As everyone knows, Jordan is the only country which decided to try to integrate Palestinian Arab refugees into their society. After the Arab state rejected the partition plan and launched war upon the nascent Jewish state, Jordan then occupied and annexed the West Bank, as Egypt occupied the Gaza Strip, but did not give citizenship, unlike Jordan. Then in 1967 the Arab states launched war again, Egypt by closing the Straits of Tiran and along with Syria lining up troops at the borders, Egypt unlawfully expelling the UN peace keepers in the Sinai after the Suez War when Egypt tried to close the Suez, and Jordan began bombing the Jewish state, even when Israel tried to beg King Hussein not to take them to war again.
Again, as we know, Israel beat the numerous Arab state armed with Soviet weapons and political aid, and occupied the West Bank and Gaza, and the strategic Golan Heights from which Syria would shell Israel, which Israel annexed and offered citizenship to all inside it after annexing it in 1981.

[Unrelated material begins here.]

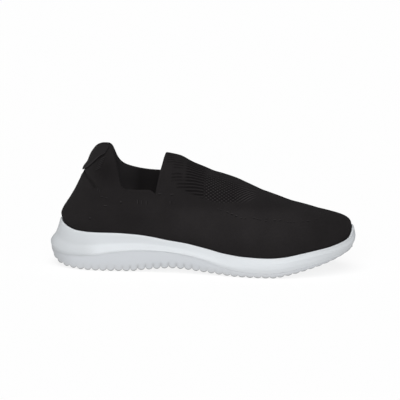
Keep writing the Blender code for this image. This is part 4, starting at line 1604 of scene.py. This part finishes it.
def find_on_upper(station, height):
    """Return the share and rise of the outer side at a station and a height, by a few Newton steps."""
    share = FIND_FROM + FIND_SPAN * station / SOLE_LENGTH
    rise = 0.5

    def miss(at_share, at_rise):
        at = upper_point(OUTER, at_share, at_rise) / MM
        return np.array([at.x + SOLE_LENGTH / 2 - station, at.z - height])

    for _ in range(FIND_TURNS):
        here = miss(share, rise)
        by_share = (miss(share + FIND_NEAR, rise) - here) / FIND_NEAR
        by_rise = (miss(share, rise + FIND_NEAR) - here) / FIND_NEAR
        moves = np.linalg.solve(np.column_stack([by_share, by_rise]), -here)
        moves = [within(float(move), -most, most) for move, most in zip(moves, FIND_MOVES)]
        share = within(share + moves[0], *FIND_LIMITS)
        rise = within(rise + moves[1], *FIND_LIMITS)
    return share, rise


def add_bead(bm, at, outward, long, wide, turn, below, material):
    """Add one small bead that lies on the cloth, turned in its plane and shifted below its place."""
    level = Vector((0.0, 0.0, 1.0)).cross(outward).normalized()
    upright = outward.cross(level)
    length_way = level * math.cos(turn) + upright * math.sin(turn)
    width_way = outward.cross(length_way)
    axes = Matrix((length_way * long / 2, width_way * wide / 2, outward * MARK_HEIGHT / 2)).transposed()
    shift = Matrix.Translation(at - width_way * below * MM)
    matrix = shift @ (axes * MM).to_4x4()
    bead = bmesh.ops.create_icosphere(bm, subdivisions=2, radius=1.0, matrix=matrix)
    for corner in bead["verts"]:
        for face in corner.link_faces:
            face.material_index = material


def add_mark(bm, station, height, long, wide, turn):
    """Add one raised bead of yarn and a dark bead right below it, a painted shadow."""
    share, rise = find_on_upper(station, height)
    at = upper_point(OUTER, share, rise)
    along = upper_point(OUTER, share + SURFACE_STEP, rise) - at
    up = upper_point(OUTER, share, rise + SURFACE_STEP) - at
    outward = along.cross(up).normalized()
    pressed = crease_depth(OUTER, station, at.y / MM, height) + MARK_SINK
    at -= outward * pressed * MM
    add_bead(bm, at, outward, long, wide, turn, below=0.0, material=0)
    add_bead(bm, at, outward, long, wide, turn, below=BEAD_SHADOW_BELOW * (wide + BEAD_SHADOW_MARGIN), material=1)


def make_marks():
    """Join all the beads into one mesh."""
    bm = bmesh.new()
    for mark in named_rows(MARK_COLUMNS, MARK_ROWS):
        turn = math.radians(mark["turn_degrees"])
        for k in range(mark["count"]):
            share = k / max(mark["count"] - 1, 1)
            station = mark["station"] + (mark["to_station"] - mark["station"]) * share
            height = mark["height"] + (mark["to_height"] - mark["height"]) * share
            add_mark(bm, station, height, mark["long"], mark["wide"], turn)
    return finish_piece("knit_marks", bm, [MARK_YARN, MARK_SHADOW])


make_marks()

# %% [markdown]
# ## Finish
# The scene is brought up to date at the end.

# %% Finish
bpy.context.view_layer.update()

Then the PLO declared a state in the West Bank in 1988, and then Jordan made peace with Israel in 1994 with revolutionary peace maker Yitzhak Rabin and King Hussein. And Jordan never asked for the West Bank back in it.
But now, for some reason, after being the only country to take in the Palestinians Arabs and give them all citizenship, Jordan is now stripping Arabs who happen to come from west of the Jordan River, of citizenship.
"Our goal is to prevent Israel from emptying the Palestinian territories of their original inhabitants," the minister explained, confirming that the kingdom had begun revoking the citizenship of Palestinians.
"We should be thanked for taking this measure," he said. "We are fulfilling our national duty because Israel wants to expel the Palestinians from their homeland."
Kadi said that, despite the new policy, Palestinians would be permitted to retain their status as residents of the kingdom by holding "yellow ID cards" that are issued to those who have families and homes in the West Bank.
He said that Palestinians working for the Palestinian Authority or the PLO were among those who have had their Jordanian passports taken from them, in addition to anyone who did not serve in the Jordanian army.
Kadi claimed that the kingdom was seeking, through the new measure, to thwart an Israeli "plot" to transfer more Palestinians to Jordan with the hope of replacing it with a Palestinian state.
Now where do they get this idea of an Israeli "plot" to move Palestinians into Jordan? To me, revoking the citizenship of people who make up 60% of the populace of an otherwise underpopulated country amounts to ethnic cleansing. This is wrong. Why should there be discrimination between the Palestinians west and east of the river? Wasn't both what is Israel, PA territories, and Jordan all part of the British Mandate of Palestine, before Churchill divided it by the river and gave the Hashemites Transjordan? Martin Gilbert's "Churchill and the Jews" can tell one about his steadfast determination for a Jewish State west of the Jordan. Churchill also said in his 1922 White Paper that Jews could settle anywhere west of the Jordan River.
There is no Israeli plot. But this did make me think again: I think a great solution to the I/P problem would indeed be a Jordanian option. Jordan could have back the West Bank, which would give it an automatic infrastructure which Jordan, already developed, could help with in the West Bank. Jordan is also at peace with Israel and has good security forces, and has outlawed Hamas, which means it would be a perfect and most peaceful idea. Why not Jordan indeed be the Arab state which the 1922 Churchill Paper and his division of the Mandate says it can be? To me this is a disgusting plot to disenfranchise actual former citizens of the state of Jordan, which Israel has never done, and a Yisrael Beiteinu bill to do so unless loyal was defeated.
I think Jordan, which is at peace with the Jewish State, should be more active in bringing about peace rather than making it harder. I am for a two-state solution, be it an independent Palestinian Arab state West of the river, which I hope Abbas will help bring about by actually negotiating. but the Jordanian option isn't a bad one either. i see no reason for Jordan to try to eliminate such an option.
But as Jordan strips citizenship from the demographic which makes up the majority of the country, one could call Jordan a REAL apartheid state! The blacks, who were most of the actual citizens of South Africa, like the Arabs west of the river who are actual citizens of Jordan, lost their citizenship. Israel has never done this to actual Israelis living inside Israel. Arab-Israelis can vote, which blacks in South Africa could NOT do, and more Palestinians in Jordan will not be able to do. So I say JORDAN, APARTHEID STATE!